Communicating the existence of a PI policy is therefore a key
part of any firm’s marketing strategy. Indeed firms have
amended their "limitation of liability" clauses to
"insurance-backed guarantees" as a marketing tool.
Most good insurance brokers will also create certificates for
their clients detailing the level and scope of cover without
revealing other more sensitive information (for instance the
premium paid). Any insurance policy that precludes an insured
from disclosing the existence of an insurance policy is rather
antiquated and is not acceptable in today’s market
environment.
Box out – an alternative way of managing the
risks
The use of a captive insurance company can result in a potential
reduction in overall insurance costs, improved risk management,
efficient administration and potential tax benefits in some
cases. Captives, through direct access to the reinsurance market,
allow the owner to save on brokerage and effectively share in the
underwriting profit on its own insurance.

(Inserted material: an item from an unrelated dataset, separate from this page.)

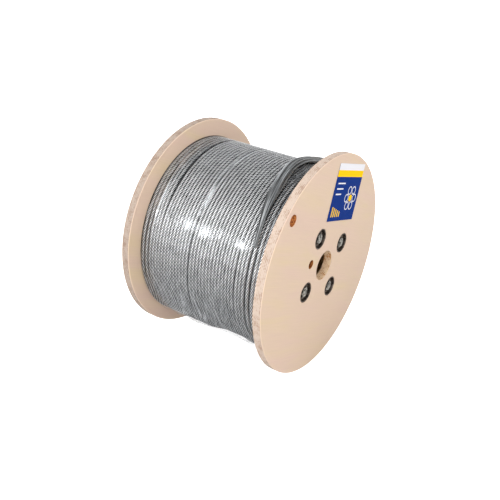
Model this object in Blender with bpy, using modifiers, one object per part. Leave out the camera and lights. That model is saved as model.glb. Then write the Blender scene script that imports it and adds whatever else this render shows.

The reinsurance market can also offer additional capacity and a
willingness to insure more difficult risks. The captive may also
reduce insurance premiums by charging a premium reflecting its
owner’s individual claims history as opposed to the generic
market.
There are, however, regulatory challenges and operating cost
disadvantages of running your own captive and therefore they have
typically been the reserve of major corporations. An alternative
structure offering very similar benefits but at a substantially
lower cost is to use a protected cell company (PCC). A PCC is a
company consisting of a core and an indefinite number of cell
entities owned by the individual insured parties, which are
completely legally separate from each other.
Each cell has its own dedicated assets and liabilities, and the assets of an individual cell cannot be used to meet the liabilities of any other cell. The same cell can be used for several categories of insurance, including PII, and therefore “bundling” can significantly ease the burden of administration and benefit from the PCC core’s overall market pricing.